Purpose: This interim proposal provides a way for the UN to immediately begin to win back the trust of donors, partner governments, beneficiaries, and the general public by demonstrating an openness to the external, unbiased scrutiny of experts. By independently monitoring and rapidly evaluating current UN policies and practices in real time, and course-correcting where needed, an Oversight Panel provides a way for the UN to continue to respond to individual allegations, without interruption and without further risk or damage to individuals, as longer-term solutions are being put in place.
Detailed Proposal: Authorized, established, and funded by Member States, the Temporary Independent Oversight Panel will be independent of all other UN organizations, working for and reporting directly to Member States. The Panel will be composed of experts in the fields of law, criminal investigations, workplace investigations, law enforcement, sexual violence, etc.
The Oversight Panel’s scope will include all sexualized offences – including internal complaints such as harassment and abuse of co-workers, and external complaints such as abuse and exploitation of persons in the local populations served by the UN. While it is envisaged that the Panel will cover all UN entities on a mandatory basis, voluntary adherence to the Panel’s monitoring system could be considered for international development and humanitarian NGOs.
UN entities will continue to receive complaints, and be instructed to immediately alert the Oversight Panel. The Panel will then act as a close shadow, following the actions of the UN entities in real time, as those entities follow their current, established rules, regulations and procedures to respond to complaints. It other words, the Panel will monitor how these entities receive, assess, investigate, refer, and otherwise respond to reported or suspected incidents.
For this temporary measure to restore trust in the UN system, it must have access to all materials and persons involved in UN response efforts, and guarantee confidentiality of the information received.
Interventions to prevent further harm
In the event that the Oversight Panel feels that an entity is not complying with its own established policies or practices, the Panel will be empowered to correct course. In the event that an entity fails to follow protocols, or the Panel determines that established protocols are placing a complainant or witness at obvious risk, the Panel could intervene to halt the process and, if necessary, take over.
Evaluation and recommendations
As a time-bound Panel, at the end of a pre-established period, the oversight body will review what it has learned by analyzing its real-time observations of UN entities’ established policies and practices related to sexual offenses, and adherence to these. It will provide expert analysis about whether these current policies and practices are meeting the UN’s stated objectives, and, critically, whether they are adequate to ensure proper complaint receipt, investigation, discipline, prosecution, and punishment, according to international best practice. It will submit a comprehensive independent evaluation with recommendations, highlighting the areas in need of reform or replacement.

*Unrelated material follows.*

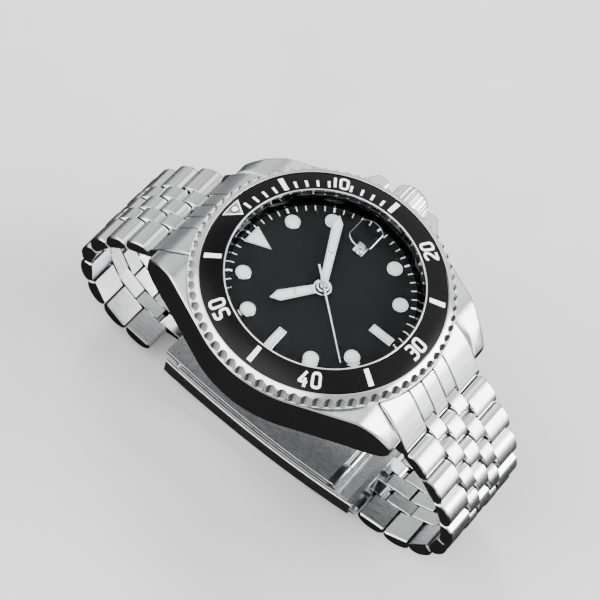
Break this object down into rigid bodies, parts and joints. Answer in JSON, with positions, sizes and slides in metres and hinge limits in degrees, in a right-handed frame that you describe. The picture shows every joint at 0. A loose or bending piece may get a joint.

- Restore the public’s trust and confidence in the UN system’s willingness to STOP what it is doing and END the crisis (i.e. not just diminish the crisis’ impact)

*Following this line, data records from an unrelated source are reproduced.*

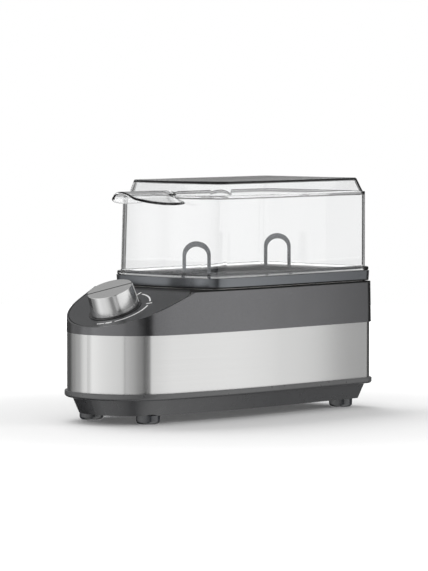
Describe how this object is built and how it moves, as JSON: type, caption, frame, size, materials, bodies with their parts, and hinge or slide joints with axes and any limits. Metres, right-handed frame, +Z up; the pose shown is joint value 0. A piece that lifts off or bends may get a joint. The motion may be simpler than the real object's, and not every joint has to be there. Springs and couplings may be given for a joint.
{
  "type": "small electric egg boiler",
  "caption": "Small electric steam boiler with a metal band, sloping nose with a turning knob, lift-out seat tray and clear lift-off lid.",
  "frame": {"origin": "middle of the footprint on the surface it stands on", "axes": "+X towards the cooking end and the cord gland, the nose with the knob at -X, +Z up"},
  "size_m": [0.2126, 0.0952, 0.1425],
  "materials": {
    "charcoal_plastic": "satin moulded charcoal plastic",
    "black_plastic": "satin black plastic",
    "brushed_band": "stainless sheet brushed along its length",
    "turned_metal": "turned and anodised",
    "clear_plastic": "clear polished plastic",
    "bowl_steel": "pressed stainless, satin",
    "foot_rubber": "soft dark rubber",
    "seal_silicone": "soft grey silicone",
    "pale_print": "printed pale marks",
    "spreader_metal": "sawn plate",
    "element_steel": "oxidised tube",
    "zinc_steel": "zinc-plated steel",
    "switch_plastic": "glossy grey moulding",
    "thermostat_metal": "pressed can",
    "board_laminate": "green lacquered laminate",
    "relay_plastic": "glossy blue case",
    "capacitor_metal": "sleeved can",
    "terminal_plastic": "green terminal body",
    "brown_insulation": "brown wire insulation",
    "green_insulation": "green wire insulation",
    "blue_insulation": "blue wire insulation",
    "white_insulation": "pale heat-proof sleeving"
  },
  "bodies": {
    "body": {"base_tray": "charcoal_plastic", "steel_band": "brushed_band", "cord_gland": "black_plastic", "upper_housing": "charcoal_plastic", "control_facia": "charcoal_plastic", "dial_marks": "pale_print", "knob_ring": "black_plastic", "rotary_control": "switch_plastic", "control_nut": "zinc_steel", "heating_bowl": "bowl_steel", "bowl_gasket": "seal_silicone", "heat_spreader": "spreader_metal", "heating_element": "element_steel", "element_straps": "zinc_steel", "strap_screws": "zinc_steel", "thermostat": "thermostat_metal", "fuse_clip": "black_plastic", "thermal_fuse": "zinc_steel", "control_board": "board_laminate", "board_screws": "zinc_steel", "board_relay": "relay_plastic", "buzzer": "black_plastic", "board_capacitors": "capacitor_metal", "terminal_block": "terminal_plastic", "base_screws": "zinc_steel", "lead_live": "brown_insulation", "lead_earth": "green_insulation", "lead_neutral": "blue_insulation", "element_lead_near": "white_insulation", "element_lead_far": "white_insulation", "foot_front_near": "foot_rubber", "foot_front_far": "foot_rubber", "foot_rear_near": "foot_rubber", "foot_rear_far": "foot_rubber"},
    "knob": {"knob_cap": "turned_metal", "knob_insert": "black_plastic", "knob_pointer": "pale_print", "control_shaft": "zinc_steel"},
    "tray": {"egg_tray": "black_plastic"},
    "lid": {"lid": "clear_plastic"}
  },
  "joints": [
    {"name": "knob_turn", "type": "hinge", "parent": "body", "child": "knob", "pos_m": [-0.0806, 0, 0.06715], "axis": [-0.3795, 0, 0.9252], "range_deg": [-122.5, 45.5]},
    {"name": "tray_lift", "type": "slide", "parent": "body", "child": "tray", "axis": [0, 0, 1], "range_m": [0, 0.04]},
    {"name": "lid_lift", "type": "slide", "parent": "tray", "child": "lid", "axis": [0, 0, 1], "range_m": [0, 0.06]}
  ]
}
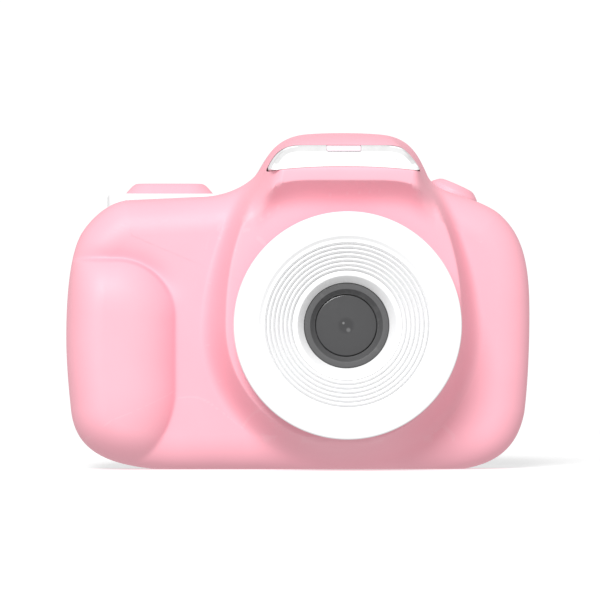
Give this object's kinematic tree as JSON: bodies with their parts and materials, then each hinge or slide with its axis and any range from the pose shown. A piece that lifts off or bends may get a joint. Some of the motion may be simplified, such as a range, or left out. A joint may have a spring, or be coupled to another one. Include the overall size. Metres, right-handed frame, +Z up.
{
  "type": "toy digital camera",
  "caption": "Children's compact digital camera: soft two-part shell with a finger grip, stepped lens ring, flash bar in a central hump, shutter and power buttons, rear screen and key pad.",
  "frame": {"origin": "middle of the bottom of the bounding box, on the surface it stands on", "axes": "+X to the right seen from the front, the lens looks along -Y, +Z up"},
  "size_m": [0.0841, 0.045, 0.0609],
  "materials": {
    "pink_plastic": "satin moulded",
    "white_plastic": "satin moulded",
    "dark_plastic": "semi-gloss",
    "black_plastic": "fine matt",
    "lens_glass": "polished, tinted",
    "clear_plastic": "polished, milky",
    "circuit_board": "solder mask",
    "steel": "stamped",
    "copper": "plated",
    "battery_foil": "wrapped foil",
    "soft_rubber": "matt"
  },
  "bodies": {
    "camera": {"battery": "battery_foil", "battery_lead": "soft_rubber", "card_socket": "steel", "flash_board": "circuit_board", "flash_led": "copper", "flash_reflector": "steel", "flash_window": "clear_plastic", "front_shell": "pink_plastic", "image_sensor": "black_plastic", "indicator_light": "pink_plastic", "ir_filter": "clear_plastic", "key_switch_down": "black_plastic", "key_switch_left": "black_plastic", "key_switch_ok": "black_plastic", "key_switch_right": "black_plastic", "key_switch_up": "black_plastic", "keypad_board": "circuit_board", "lcd_cable": "copper", "lcd_frame": "steel", "lcd_panel": "lens_glass", "lens_barrel": "black_plastic", "lens_bezel": "dark_plastic", "lens_front_element": "clear_plastic", "lens_holder": "black_plastic", "lens_rear_element": "clear_plastic", "lens_ring": "white_plastic", "lens_window": "lens_glass", "main_board": "circuit_board", "memory_card": "black_plastic", "memory_chip": "black_plastic", "microphone": "steel", "power_board": "circuit_board", "power_switch": "black_plastic", "processor_chip": "black_plastic", "rear_shell": "white_plastic", "screen_gasket": "soft_rubber", "screen_window": "lens_glass", "screw_lower_left": "steel", "screw_lower_right": "steel", "screw_upper_left": "steel", "screw_upper_right": "steel", "selfie_camera": "black_plastic", "selfie_window": "lens_glass", "sensor_board": "circuit_board", "sensor_cable": "copper", "shutter_board": "circuit_board", "shutter_switch": "black_plastic", "speaker": "black_plastic", "top_plate": "white_plastic", "usb_port": "steel"},
    "shutter": {"shutter_button": "pink_plastic"},
    "power": {"power_button": "pink_plastic"},
    "key_up": {"button_up": "pink_plastic"},
    "key_down": {"button_down": "pink_plastic"},
    "key_left": {"button_left": "pink_plastic"},
    "key_right": {"button_right": "pink_plastic"},
    "key_ok": {"button_ok": "pink_plastic"},
    "cover": {"port_cover": "soft_rubber"}
  },
  "joints": [
    {"name": "shutter_press", "type": "slide", "parent": "camera", "child": "shutter", "axis": [0, 0, -1], "range_m": [0, 0.001], "stiffness_N_per_m": 300},
    {"name": "power_press", "type": "slide", "parent": "camera", "child": "power", "axis": [-0.4067, 0, -0.9135], "range_m": [0, 0.0008], "stiffness_N_per_m": 300},
    {"name": "up_press", "type": "slide", "parent": "camera", "child": "key_up", "axis": [0, -1, 0], "range_m": [0, 0.0007], "stiffness_N_per_m": 300},
    {"name": "down_press", "type": "slide", "parent": "camera", "child": "key_down", "axis": [0, -1, 0], "range_m": [0, 0.0007], "stiffness_N_per_m": 300},
    {"name": "left_press", "type": "slide", "parent": "camera", "child": "key_left", "axis": [0, -1, 0], "range_m": [0, 0.0007], "stiffness_N_per_m": 300},
    {"name": "right_press", "type": "slide", "parent": "camera", "child": "key_right", "axis": [0, -1, 0], "range_m": [0, 0.0007], "stiffness_N_per_m": 300},
    {"name": "ok_press", "type": "slide", "parent": "camera", "child": "key_ok", "axis": [0, -1, 0], "range_m": [0, 0.0007], "stiffness_N_per_m": 300},
    {"name": "cover_hinge", "type": "hinge", "parent": "camera", "child": "cover", "pos_m": [0.0417, 0.0113, 0.014], "axis": [0, 1, 0], "range_deg": [0, 100]}
  ]
}
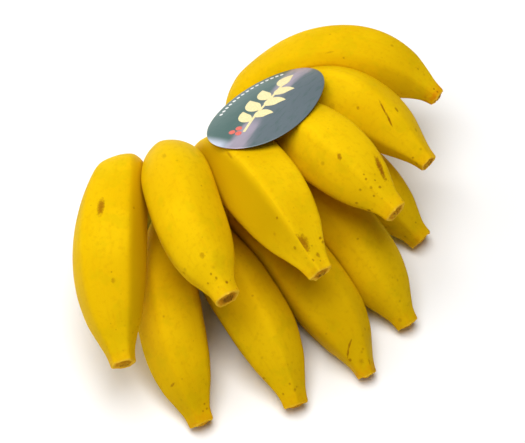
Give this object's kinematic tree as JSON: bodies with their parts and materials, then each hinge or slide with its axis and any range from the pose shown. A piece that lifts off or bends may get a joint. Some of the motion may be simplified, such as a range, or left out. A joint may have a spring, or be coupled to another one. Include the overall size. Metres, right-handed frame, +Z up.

- Convey to UN entities that Member States see this as a system-wide crisis, and work toward a unified, system-wide solution
- Demonstrate to constituents that the UN acknowledges its harmful reliance on ineffective habits, the need for outside expertise, and that the UN organization is welcoming experts to examine its policies and make recommendations in a transparent way
- Encourage all complainants to feel that it is now safer and more worthwhile to report
- Change attitudes of inevitability, toward a goal of ending sexualized offences by UN and associated personnel and ending retaliation against complainants
About the Code Blue Campaign
Launched by AIDS-Free World in 2015, the Code Blue Campaign seeks to end impunity for sexual abuse by UN personnel. AIDS-Free World is an international advocacy organization that fights systemic inequalities that have allowed HIV to flourish. Its Co-Directors are Paula Donovan and Stephen Lewis.

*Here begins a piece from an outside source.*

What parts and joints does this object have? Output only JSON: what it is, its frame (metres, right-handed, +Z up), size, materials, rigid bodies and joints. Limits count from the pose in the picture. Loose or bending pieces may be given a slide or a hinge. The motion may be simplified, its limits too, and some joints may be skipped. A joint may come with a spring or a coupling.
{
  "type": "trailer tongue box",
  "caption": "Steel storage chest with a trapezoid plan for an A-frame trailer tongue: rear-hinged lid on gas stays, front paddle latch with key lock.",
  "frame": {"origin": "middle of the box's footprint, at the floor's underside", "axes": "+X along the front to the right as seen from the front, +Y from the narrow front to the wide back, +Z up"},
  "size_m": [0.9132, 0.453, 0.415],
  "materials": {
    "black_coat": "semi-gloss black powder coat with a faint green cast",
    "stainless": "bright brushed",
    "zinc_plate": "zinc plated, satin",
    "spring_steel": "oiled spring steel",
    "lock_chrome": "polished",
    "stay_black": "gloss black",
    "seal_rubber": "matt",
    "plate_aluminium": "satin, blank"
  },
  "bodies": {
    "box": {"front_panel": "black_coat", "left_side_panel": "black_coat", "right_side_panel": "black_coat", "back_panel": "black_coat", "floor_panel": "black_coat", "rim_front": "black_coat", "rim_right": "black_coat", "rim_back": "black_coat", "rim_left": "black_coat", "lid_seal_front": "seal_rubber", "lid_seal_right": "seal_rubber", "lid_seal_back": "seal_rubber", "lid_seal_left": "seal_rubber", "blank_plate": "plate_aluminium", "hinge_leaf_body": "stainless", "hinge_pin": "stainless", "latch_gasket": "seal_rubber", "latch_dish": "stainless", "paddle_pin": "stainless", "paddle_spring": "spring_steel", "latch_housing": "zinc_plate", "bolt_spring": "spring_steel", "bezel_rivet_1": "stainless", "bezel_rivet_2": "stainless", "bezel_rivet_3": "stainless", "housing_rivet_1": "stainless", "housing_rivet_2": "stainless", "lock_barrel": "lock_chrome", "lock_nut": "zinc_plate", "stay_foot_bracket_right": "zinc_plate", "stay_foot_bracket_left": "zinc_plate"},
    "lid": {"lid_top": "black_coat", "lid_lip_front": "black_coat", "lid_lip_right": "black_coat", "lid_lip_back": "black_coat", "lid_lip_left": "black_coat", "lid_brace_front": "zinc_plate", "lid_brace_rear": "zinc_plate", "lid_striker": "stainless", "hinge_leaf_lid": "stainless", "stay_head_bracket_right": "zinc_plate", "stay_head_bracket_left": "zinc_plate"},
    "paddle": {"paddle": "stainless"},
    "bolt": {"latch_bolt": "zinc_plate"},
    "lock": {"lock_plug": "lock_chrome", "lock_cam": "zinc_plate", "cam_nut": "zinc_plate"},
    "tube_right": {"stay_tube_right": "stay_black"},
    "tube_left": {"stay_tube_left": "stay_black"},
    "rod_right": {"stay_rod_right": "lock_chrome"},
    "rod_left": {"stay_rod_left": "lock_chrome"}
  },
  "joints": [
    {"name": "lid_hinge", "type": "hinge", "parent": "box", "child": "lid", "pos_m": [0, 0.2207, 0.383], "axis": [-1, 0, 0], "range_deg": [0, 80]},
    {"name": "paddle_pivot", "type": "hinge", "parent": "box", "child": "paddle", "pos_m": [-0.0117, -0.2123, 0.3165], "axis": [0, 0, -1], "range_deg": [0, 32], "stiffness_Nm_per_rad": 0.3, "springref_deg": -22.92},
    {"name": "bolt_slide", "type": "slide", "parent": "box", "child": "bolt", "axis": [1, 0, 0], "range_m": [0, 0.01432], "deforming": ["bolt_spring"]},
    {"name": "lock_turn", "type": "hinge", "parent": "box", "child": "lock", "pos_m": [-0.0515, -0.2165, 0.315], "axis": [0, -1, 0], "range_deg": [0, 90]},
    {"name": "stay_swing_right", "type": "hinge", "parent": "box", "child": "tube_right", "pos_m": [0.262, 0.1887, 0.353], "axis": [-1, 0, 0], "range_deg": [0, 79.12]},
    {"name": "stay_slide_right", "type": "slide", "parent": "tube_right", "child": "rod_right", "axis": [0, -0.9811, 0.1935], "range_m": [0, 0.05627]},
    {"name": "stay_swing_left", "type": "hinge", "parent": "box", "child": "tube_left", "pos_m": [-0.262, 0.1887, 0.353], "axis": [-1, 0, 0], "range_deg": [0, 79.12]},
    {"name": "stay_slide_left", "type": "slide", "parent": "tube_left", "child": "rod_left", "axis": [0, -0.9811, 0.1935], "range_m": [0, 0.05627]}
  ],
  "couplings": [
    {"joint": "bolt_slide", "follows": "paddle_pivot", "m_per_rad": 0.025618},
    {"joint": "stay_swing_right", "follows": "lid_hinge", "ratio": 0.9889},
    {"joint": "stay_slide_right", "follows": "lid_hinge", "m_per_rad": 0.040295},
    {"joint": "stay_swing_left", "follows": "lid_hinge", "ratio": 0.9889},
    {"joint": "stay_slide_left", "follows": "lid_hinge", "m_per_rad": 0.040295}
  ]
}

 The Code Blue Campaign advocates for an independent Special Court Mechanism, beginning in peacekeeping contexts, to take the response to sexual offences committed by UN personnel out of the UN’s conflicted hands, and help ensure impartial justice for all involved. When the UN’s non-military personnel are accused of sexual crimes, they should be turned over to local authorities where the alleged crimes took place. But in conflict-affected peacekeeping contexts, where local law enforcement and judicial systems may be unwilling or unable to impartially administer justice, the UN is refusing to hand over these cases. To address the need for justice, we are proposing this independent criminal accountability mechanism.